Why only September? What does the May–July trajectory tell us?
Selective analysis ≠ rigorous inference.

Important

The fix? lmer(biomass ~ treatment * time + (1|ranch/plot), data = reyes_data)

🧭 What Kind of Inference Was Dr. Reyes Making?

Type What you need What Dr. Reyes had
Descriptive Representative sample ✅ (sort of)
Predictive Cross-validation, held-out test
Causal Randomization + correct error structure ⚠️ Treatments assigned to ranches — confounded

Dr. Reyes wrote “significantly increased biomass” -> that’s a causal claim.
But the design doesn’t fully support it.

Tip

The honest version: “Biomass was higher in high-N plots (p = 0.03) –> Descriptive”

🔺 The Four Requirements of a Good Defense

Can you answer all four for your own analysis?

  1. Philosophical grounding — What framework are you in? Frequentist? Bayesian? What does that require?
  1. Data–method alignment — Does your method match your response variable type and data structure?
  1. Simplicity vs. complexity — Is your model as simple as possible while still being honest?
  1. Transparency — Could someone reproduce your analysis from your GitHub repo today?

Important

The best analysis is the simplest one that honestly addresses your question given your data structure.

🔁 Now It’s Your Turn

You just played reviewer.

Thursday’s workshop: You become the author.

You will fill out a Method Defense Card:

Prompt Your Answer
My research question
My response variable type
My planned analysis
Why it fits (Triangle + framework)
One thing Dr. Reyes did I might be tempted to do
How I’m guarding against it

🟢🟡🔴 The Assumptions Traffic Light

Coming Thursday — but start thinking now.
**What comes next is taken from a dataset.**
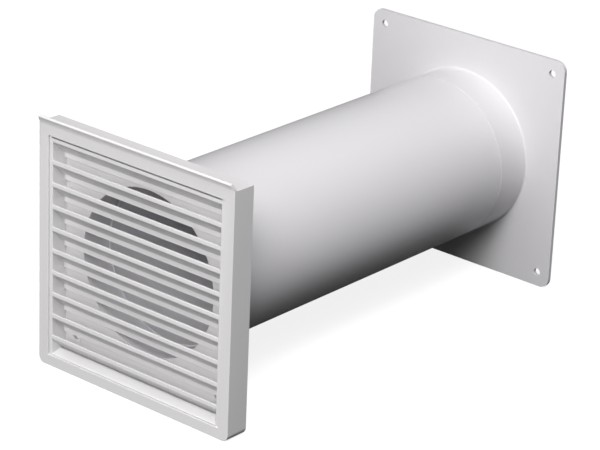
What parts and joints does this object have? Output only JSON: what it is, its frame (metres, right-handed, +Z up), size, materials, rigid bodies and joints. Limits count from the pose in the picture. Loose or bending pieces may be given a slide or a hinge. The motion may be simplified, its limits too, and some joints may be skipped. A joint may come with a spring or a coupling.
{
  "type": "round telescopic wall duct with louvred grille",
  "caption": "Round telescopic wall duct: louvred outside grille with rain lip, two sliding tubes and a square wall plate with a collar.",
  "frame": {"origin": "on the duct's axis, in the rear face of the wall plate, at the mouth of the inner tube's bore in the room", "axes": "+Y along the duct from the grille to the room, +Z up, +X to the right as seen from in front of the grille"},
  "size_m": [0.156, 0.3147, 0.1599],
  "materials": {
    "grille_plastic": "satin white moulded plastic",
    "louvre_plastic": "satin white moulded plastic",
    "tube_plastic": "satin white extruded plastic",
    "plate_plastic": "satin white moulded plastic"
  },
  "bodies": {
    "room_section": {"inner_tube": "tube_plastic", "wall_plate": "plate_plastic"},
    "grille_section": {"grille_housing": "grille_plastic", "louvre_insert": "louvre_plastic", "outer_tube": "tube_plastic"}
  },
  "joints": [
    {"name": "telescope", "type": "slide", "parent": "room_section", "child": "grille_section", "axis": [0, -1, 0], "range_m": [0, 0.2]}
  ]
}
Every model makes assumptions. Most people know this.
Fewer people have actually checked which ones they’ve met.

Assumption Status
Independence of residuals 🟢 Checked
Normality of random effects 🟡
No spatial autocorrelation 🔴

Tip

The goal is not all green.
Red assumptions are honest limitations —> they belong in your Discussion.
The failure is not knowing which color you’re at.